§ Task prompt
Write out exactly the lines from the line with "function clothPiece(name, geometry, colour)" through the line with "bpy.context.scene.collection.objects.link(empty)", including both, and nothing more.

--*--

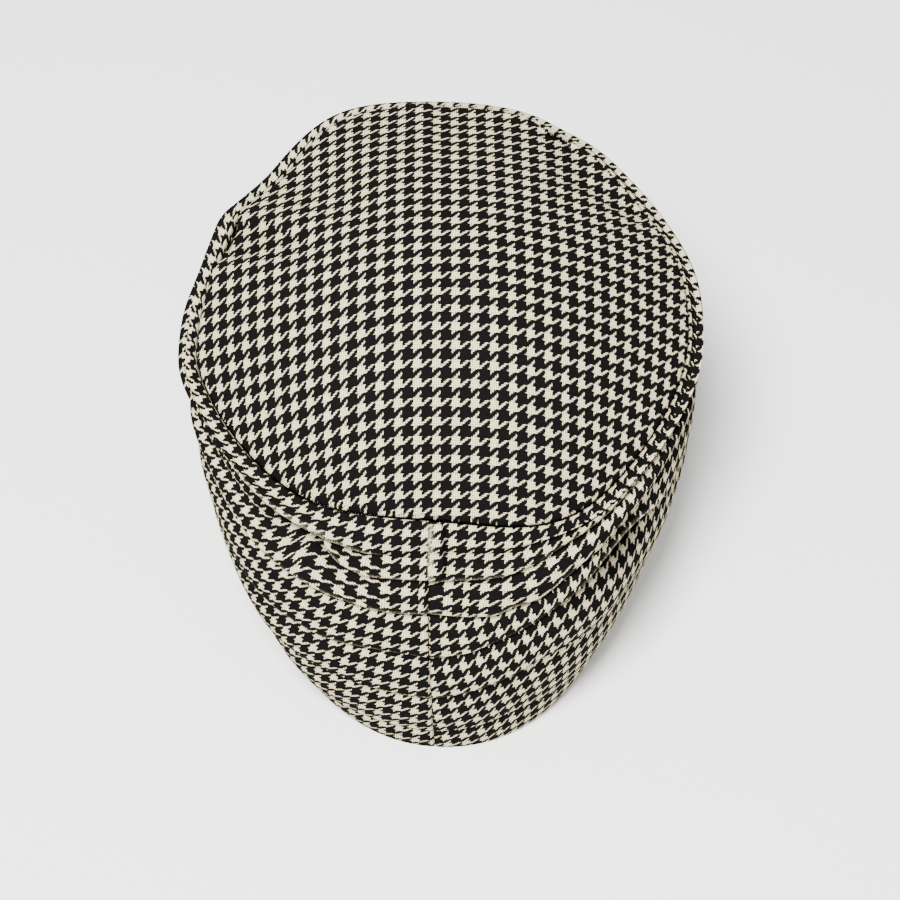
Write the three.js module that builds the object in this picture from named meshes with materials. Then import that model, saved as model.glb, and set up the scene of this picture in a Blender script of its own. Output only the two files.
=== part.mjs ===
// Houndstooth turban-style hat: a domed top panel sewn to a tucked side panel with a turned hem.
// Millimetres, +Z up, +Y towards the wearer's forehead. The rim rests on z = 0.
// The origin is the bottom centre of the hat's bounding box.
import * as THREE from 'three';

// Cloth
const WALL = 1.8;              // thickness of the cloth walls
const HEM_TURN = 1.4;          // extra thickness where the hem is turned up inside
const SEWN_GAP = 0.3;          // gap kept between two sewn edges

// Head opening: the oval rim that rests on the surface
const RIM = { halfWidth: 79, halfLength: 101, squareness: 2.1, centreX: 5.3, centreY: -34.4 };

// Seam between the top panel and the side panel, an oval that rises towards the forehead
const TIP_SEAM = {
  halfWidth: 112.5, halfLength: 109.5, squareness: 2.2, centreX: -0.2, centreY: 19.1,
  backHeight: 135, sideHeight: 145, frontHeight: 165,
};

// Soft places where the seam slumps or is dented. Azimuth 0 is the centre back, 90 the wearer's right.
const SOFT_SPOTS = [
  { name: 'front left dent', azimuth: -127, spread: 24, outward: -8.0, upward: -2.0 },
  { name: 'front right dent', azimuth: 130, spread: 22, outward: -8.0, upward: -4.0 },
  { name: 'back right slump', azimuth: 30, spread: 18, outward: 6.5, upward: -4.5 },
  { name: 'back left slump', azimuth: -30, spread: 18, outward: 2.0, upward: -4.5 },
  { name: 'left slump', azimuth: -75, spread: 22, outward: 2.0, upward: -4.0 },
  { name: 'front slump', azimuth: 180, spread: 25, outward: -2.5, upward: -3.5 },
];

// Dome of the top panel. A fullness above 1 falls evenly to the seam, below 1 it drops near the seam.
const DOME = { topX: -0.2, topY: 0.1, topHeight: 196, backFullness: 0.7, sideFullness: 1.0, frontFullness: 1.35 };

// Side panel: how far it swells out between the rim and the seam, and how far the cloth above its
// top tuck rolls out
const SWELL = { back: 12, side: 18, front: 31 };
const CROWN_ROLL = { back: 0, side: 4, front: 2 };

// Tucks that run round the side panel, from the rim up. Each line gives the tuck's height as a share
// of the side at the centre back and towards the left and right, how far the cloth above overhangs
// the cloth below, and how far the cloth above puffs out.
const TUCKS = [
  { name: 'rim', back: 0.00, left: 0.00, right: 0.00, overhang: 0.0, puff: 0.8 },
  { name: 'hem stitching', back: 0.13, left: 0.15, right: 0.19, overhang: 0.8, puff: 1.2 },
  { name: 'lower tuck', back: 0.34, left: 0.40, right: 0.47, overhang: 2.0, puff: 1.5 },
  { name: 'middle tuck', back: 0.53, left: 0.58, right: 0.66, overhang: 2.0, puff: 1.5 },
  { name: 'upper tuck', back: 0.69, left: 0.77, right: 0.80, overhang: 2.5, puff: 1.5 },
  { name: 'crown tuck', back: 0.80, left: 0.92, right: 0.92, overhang: 2.5, puff: 2.0 },
];
const TUCK_RISE_SPREAD = 28;   // degrees from the centre back over which the tucks rise

// Facets
const AZIMUTH_STEPS = 72;
const POINTS_PER_TIER = 4;
const DOME_RINGS = [0.15, 0.32, 0.5, 0.68, 0.83, 0.94, 1];
const INNER_SHARES = [0.28, 0.42, 0.56, 0.7, 0.82, 0.92];

// Direction in which both sewn edges turn into the hat at the tip seam, as outward and upward parts
const TURN_IN = { outward: -0.55, upward: -0.83 };
const TURN_DEPTH = 2.0;

const radians = THREE.MathUtils.degToRad;

// Outward direction at an azimuth measured from the centre back
function outward(azimuth) {
  return new THREE.Vector3(Math.sin(azimuth), -Math.cos(azimuth), 0);
}

// Value at an azimuth, given at the back, the sides and the front
function aroundHat(azimuth, back, side, front) {
  const c = Math.cos(azimuth);
  return side + ((back - front) / 2) * c + ((back + front) / 2 - side) * c * c;
}

// Point of a rounded oval at an azimuth
function ovalPoint(oval, azimuth) {
  const across = Math.abs(Math.sin(azimuth) / oval.halfWidth) ** oval.squareness;
  const along = Math.abs(Math.cos(azimuth) / oval.halfLength) ** oval.squareness;
  const radius = (across + along) ** (-1 / oval.squareness);
  return outward(azimuth).multiplyScalar(radius).add(new THREE.Vector3(oval.centreX, oval.centreY, 0));
}

function rimPoint(azimuth) {
  return ovalPoint(RIM, azimuth);
}

// Shortest signed angle between two azimuths, in degrees
function azimuthApart(a, b) {
  return THREE.MathUtils.euclideanModulo(a - b + 180, 360) - 180;
}

function seamPoint(azimuth) {
  const point = ovalPoint(TIP_SEAM, azimuth);
  const { backHeight, sideHeight, frontHeight } = TIP_SEAM;
  point.z = aroundHat(azimuth, backHeight, sideHeight, frontHeight);
  const degrees = THREE.MathUtils.radToDeg(azimuth);
  for (const spot of SOFT_SPOTS) {
    const near = Math.exp(-((azimuthApart(degrees, spot.azimuth) / spot.spread) ** 2));
    point.addScaledVector(outward(azimuth), spot.outward * near);
    point.z += spot.upward * near;
  }
  return point;
}

// Height share of a tuck at an azimuth: it leaves the centre back low and rises to either side
function tuckShare(tuck, azimuth) {
  const degrees = azimuthApart(THREE.MathUtils.radToDeg(azimuth), 0);
  const away = 1 - Math.exp(-((degrees / TUCK_RISE_SPREAD) ** 2));
  const rightness = Math.tanh(3 * Math.sin(azimuth));
  const sideShare = (tuck.left + tuck.right) / 2 + (rightness * (tuck.right - tuck.left)) / 2;
  return tuck.back + away * (sideShare - tuck.back);
}

// Untucked side surface: share 0 at the rim, 1 at the seam
function sideBase(azimuth, share) {
  const point = rimPoint(azimuth).lerp(seamPoint(azimuth), share);
  const swell = aroundHat(azimuth, SWELL.back, SWELL.side, SWELL.front);
  return point.addScaledVector(outward(azimuth), swell * Math.sin(Math.PI * share));
}

// Outer points of the side panel from the rim up, tier by tier
function sideOuterPoints(azimuth) {
  const points = [];
  TUCKS.forEach((tuck, index) => {
    const above = TUCKS[index + 1];
    const low = tuckShare(tuck, azimuth);
    const high = above ? tuckShare(above, azimuth) : 1;
    const roll = above ? 0 : aroundHat(azimuth, CROWN_ROLL.back, CROWN_ROLL.side, CROWN_ROLL.front);
    for (let i = 0; i < POINTS_PER_TIER; i += 1) {
      const along = i / (POINTS_PER_TIER - 1);
      const puff = (tuck.puff + roll) * Math.sin(Math.PI * along);
      const lift = tuck.overhang * (1 - along) + puff;
      points.push(sideBase(azimuth, THREE.MathUtils.lerp(low, high, along))
        .addScaledVector(outward(azimuth), lift));
    }
  });
  // The last point is the sewn edge, half a gap away from the seam line
  points[points.length - 1].add(acrossSeam(azimuth).multiplyScalar(SEWN_GAP / 2));
  return points;
}

// Direction across the seam, from the top panel's edge to the side panel's edge
function acrossSeam(azimuth) {
  return outward(azimuth).multiplyScalar(-TURN_IN.upward).setZ(TURN_IN.outward);
}

// Inner edge of a sewn edge that turns into the hat
function turnedIn(point, azimuth) {
  return point.clone()
    .addScaledVector(outward(azimuth), TURN_IN.outward * TURN_DEPTH)
    .add(new THREE.Vector3(0, 0, TURN_IN.upward * TURN_DEPTH));
}

// Inner points of the side panel from the seam down, with the turned hem at the rim
function sideInnerPoints(azimuth, sewnEdge) {
  const inward = (share, depth) => sideBase(azimuth, share).addScaledVector(outward(azimuth), -depth);
  const hemShare = tuckShare(TUCKS[1], azimuth);
  const wallPoints = [...INNER_SHARES].reverse().map((share) => inward(share, WALL));
  return [
    turnedIn(sewnEdge, azimuth),
    ...wallPoints,
    inward(hemShare, WALL),
    inward(hemShare, WALL + HEM_TURN),
    inward(0, WALL + HEM_TURN),
  ];
}

// Closed section of the side panel at an azimuth
function sideSection(azimuth) {
  const outer = sideOuterPoints(azimuth);
  return [...outer, ...sideInnerPoints(azimuth, outer[outer.length - 1])];
}

function meshGeometry(points, triangles) {
  const geometry = new THREE.BufferGeometry();
  geometry.setFromPoints(points);
  geometry.setIndex(triangles);
  geometry.computeVertexNormals();
  return geometry;
}

// The side panel is one strip whose two ends meet at the centre-back seam
function sidePanelGeometry() {
  const sections = [];
  for (let i = 0; i <= AZIMUTH_STEPS; i += 1) {
    sections.push(sideSection((i / AZIMUTH_STEPS) * Math.PI * 2));
  }
  for (const point of sections[0]) point.x += SEWN_GAP / 2;
  for (const point of sections[AZIMUTH_STEPS]) point.x -= SEWN_GAP / 2;

  const count = sections[0].length;
  const triangles = [];
  for (let i = 0; i < AZIMUTH_STEPS; i += 1) {
    for (let j = 0; j < count; j += 1) {
      const a = i * count + j;
      const b = i * count + ((j + 1) % count);
      triangles.push(a, a + count, b, b, a + count, b + count);
    }
  }
  const flat = sections[0].map((point) => new THREE.Vector2(-point.y, point.z));
  const lastStart = AZIMUTH_STEPS * count;
  for (const [a, b, c] of THREE.ShapeUtils.triangulateShape(flat, [])) {
    triangles.push(a, b, c);
    triangles.push(lastStart + a, lastStart + c, lastStart + b);
  }
  return meshGeometry(sections.flat(), triangles);
}

// Outer surface of the dome: ring 0 is its top, ring 1 the sewn edge
function domePoint(azimuth, ring) {
  const edge = seamPoint(azimuth).add(acrossSeam(azimuth).multiplyScalar(-SEWN_GAP / 2));
  const fullness = aroundHat(azimuth, DOME.backFullness, DOME.sideFullness, DOME.frontFullness);
  const fall = fullness * ring ** 2 + (1 - fullness) * ring ** 4;
  return new THREE.Vector3(
    THREE.MathUtils.lerp(DOME.topX, edge.x, ring),
    THREE.MathUtils.lerp(DOME.topY, edge.y, ring),
    THREE.MathUtils.lerp(DOME.topHeight, edge.z, fall),
  );
}

// Inner surface of the dome, one wall below the outer one along its normal
function domeInnerPoint(azimuth, ring) {
  const step = 0.01;
  const here = domePoint(azimuth, ring);
  const alongRing = domePoint(azimuth + step, ring).sub(domePoint(azimuth - step, ring));
  const alongSpoke = here.clone().sub(domePoint(azimuth, ring - step));
  const normal = alongSpoke.cross(alongRing).normalize();
  return here.addScaledVector(normal, -WALL);
}

function crownTipGeometry() {
  const top = domePoint(0, 0);
  const points = [top, top.clone().setZ(top.z - WALL)];
  const rows = DOME_RINGS.map((ring) => ({ ring, inner: false }));
  rows.push(...[...DOME_RINGS].reverse().map((ring) => ({ ring, inner: true })));
  for (const { ring, inner } of rows) {
    for (let i = 0; i < AZIMUTH_STEPS; i += 1) {
      const azimuth = (i / AZIMUTH_STEPS) * Math.PI * 2;
      if (!inner) points.push(domePoint(azimuth, ring));
      else if (ring === 1) points.push(turnedIn(domePoint(azimuth, ring), azimuth));
      else points.push(domeInnerPoint(azimuth, ring));
    }
  }
  const at = (row, i) => 2 + row * AZIMUTH_STEPS + (i % AZIMUTH_STEPS);
  const triangles = [];
  for (let i = 0; i < AZIMUTH_STEPS; i += 1) {
    triangles.push(0, at(0, i), at(0, i + 1));
    triangles.push(1, at(rows.length - 1, i + 1), at(rows.length - 1, i));
    for (let row = 0; row < rows.length - 1; row += 1) {
      triangles.push(at(row, i), at(row + 1, i), at(row, i + 1));
      triangles.push(at(row, i + 1), at(row + 1, i), at(row + 1, i + 1));
    }
  }
  return meshGeometry(points, triangles);
}

function clothPiece(name, geometry, colour) {
  const material = new THREE.MeshStandardMaterial({ color: colour, roughness: 0.95, metalness: 0 });
  const mesh = new THREE.Mesh(geometry, material);
  mesh.name = name;
  return mesh;
}

const hat = new THREE.Group();
hat.add(clothPiece('crown_tip', crownTipGeometry(), 0x8d8a82));
hat.add(clothPiece('side_panel', sidePanelGeometry(), 0x87847c));

export default hat;
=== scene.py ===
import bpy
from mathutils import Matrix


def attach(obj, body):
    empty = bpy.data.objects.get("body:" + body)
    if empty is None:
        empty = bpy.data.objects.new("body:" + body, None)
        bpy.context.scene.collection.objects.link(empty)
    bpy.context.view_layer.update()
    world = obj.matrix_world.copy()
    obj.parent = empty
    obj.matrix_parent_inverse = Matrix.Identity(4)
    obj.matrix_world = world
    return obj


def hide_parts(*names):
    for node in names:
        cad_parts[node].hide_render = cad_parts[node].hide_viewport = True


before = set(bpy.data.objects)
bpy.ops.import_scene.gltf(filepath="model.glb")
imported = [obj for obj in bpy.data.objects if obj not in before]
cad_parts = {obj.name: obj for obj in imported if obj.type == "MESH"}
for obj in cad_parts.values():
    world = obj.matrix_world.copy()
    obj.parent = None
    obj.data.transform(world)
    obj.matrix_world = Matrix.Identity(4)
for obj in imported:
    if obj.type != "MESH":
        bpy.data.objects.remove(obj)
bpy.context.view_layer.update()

import math

import bmesh
import bpy
import numpy as np
from bpy.props import FloatProperty, FloatVectorProperty, PointerProperty
from mathutils import Vector

bl_info = {
    "name": "Sewn Turban Hat",
    "version": (1, 0, 0),
    "blender": (4, 5, 0),
    "location": "3D View > Sidebar > Turban",
    "description": "Makes a sewn houndstooth turban hat: a domed crown tip on a tucked side panel",
    "category": "Object",
}

MM = 0.001

# The hat's form in millimetres, the same named values as its solids have.
# Azimuth runs from the centre back (0) over the wearer's right (90) to the front (180).
WALL = 1.8
SEWN_GAP = 0.3
RIM = {"half_width": 79.0, "half_length": 101.0, "squareness": 2.1, "centre": (5.3, -34.4)}
TIP_SEAM = {"half_width": 112.5, "half_length": 109.5, "squareness": 2.2, "centre": (-0.2, 19.1)}
SEAM_HEIGHT = {"back": 135.0, "side": 145.0, "front": 165.0}
SWELL = {"back": 12.0, "side": 18.0, "front": 31.0}
DOME_TOP = (-0.2, 0.1, 196.0)
DOME_FULLNESS = {"back": 0.7, "side": 1.0, "front": 1.35}
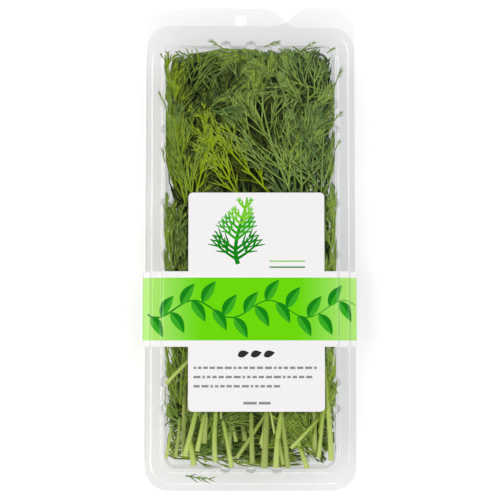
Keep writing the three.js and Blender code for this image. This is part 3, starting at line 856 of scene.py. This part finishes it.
# Stray dill: thread tips of fresh dill caught between the two lips, and a loose twig on the ledge at
# the foot. They came off the stems when the pack was filled, and only the closed lid holds them.
lip_gap = parting_height + 0.85
stray_tips = ((-42, 70, -47.2, 78.5), (-42.4, 93, -45.6, 97), (-14, 99.6, -22, 103.6), (7, 100, 16, 103.9),
              (26, 98.5, 33.6, 103.9), (42, 80, 45.6, 91), (41.6, 62.5, 46.2, 68.6), (42.2, 48, 44.9, 54),
              (-42.4, 42, -44.8, 50), (38.5, 97, 42.8, 100.4))
chance = np.random.default_rng(77)
start = np.array([(x, y, lip_gap) for x, y, _, _ in stray_tips])
end = np.array([(x, y, lip_gap) for _, _, x, y in stray_tips])
run = np.linalg.norm(end - start, axis=1)
bow = np.cross(unit(end - start), (0, 0, 0.12))
tips = shoots(start, end - start, bow, run, np.full(len(run), 0.36), np.full(len(run), 0.6))
twig = shoots(np.array([(-31.5, -112.6, lip_gap)]), np.array([(1.0, -0.22, 0.0)]),
              np.array([(0, 0.1, 0)]), np.array([13.5]), np.array([0.42]), np.array([0.55]))
twigs = side_shoots(twig, (0.15, 0.4, 0.6, 0.8), 0.5, 0.42, 0.34, chance, 0.0)
stray = [threads(tips, 4, 3, None, 0.3, 0.6), threads(twig, 6, 4, None, 0.1, 0.5),
         threads(twigs, 4, 3, None, 0.3, 0.6)]
forked = side_shoots(tips, (0.35, 0.6), 0.45, 0.4, 0.32, chance, 0.0)
stray.append(threads(forked, 4, 3, None, 0.4, 0.65))
stray_dill = dill_object("stray_dill", stray)
stray_dill.data.materials.append(dill_greens["dill_mid"])
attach(stray_dill, "tray")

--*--

§ Reply
function clothPiece(name, geometry, colour) {
  const material = new THREE.MeshStandardMaterial({ color: colour, roughness: 0.95, metalness: 0 });
  const mesh = new THREE.Mesh(geometry, material);
  mesh.name = name;
  return mesh;
}

const hat = new THREE.Group();
hat.add(clothPiece('crown_tip', crownTipGeometry(), 0x8d8a82));
hat.add(clothPiece('side_panel', sidePanelGeometry(), 0x87847c));

export default hat;
=== scene.py ===
import bpy
from mathutils import Matrix


def attach(obj, body):
    empty = bpy.data.objects.get("body:" + body)
    if empty is None:
        empty = bpy.data.objects.new("body:" + body, None)
        bpy.context.scene.collection.objects.link(empty)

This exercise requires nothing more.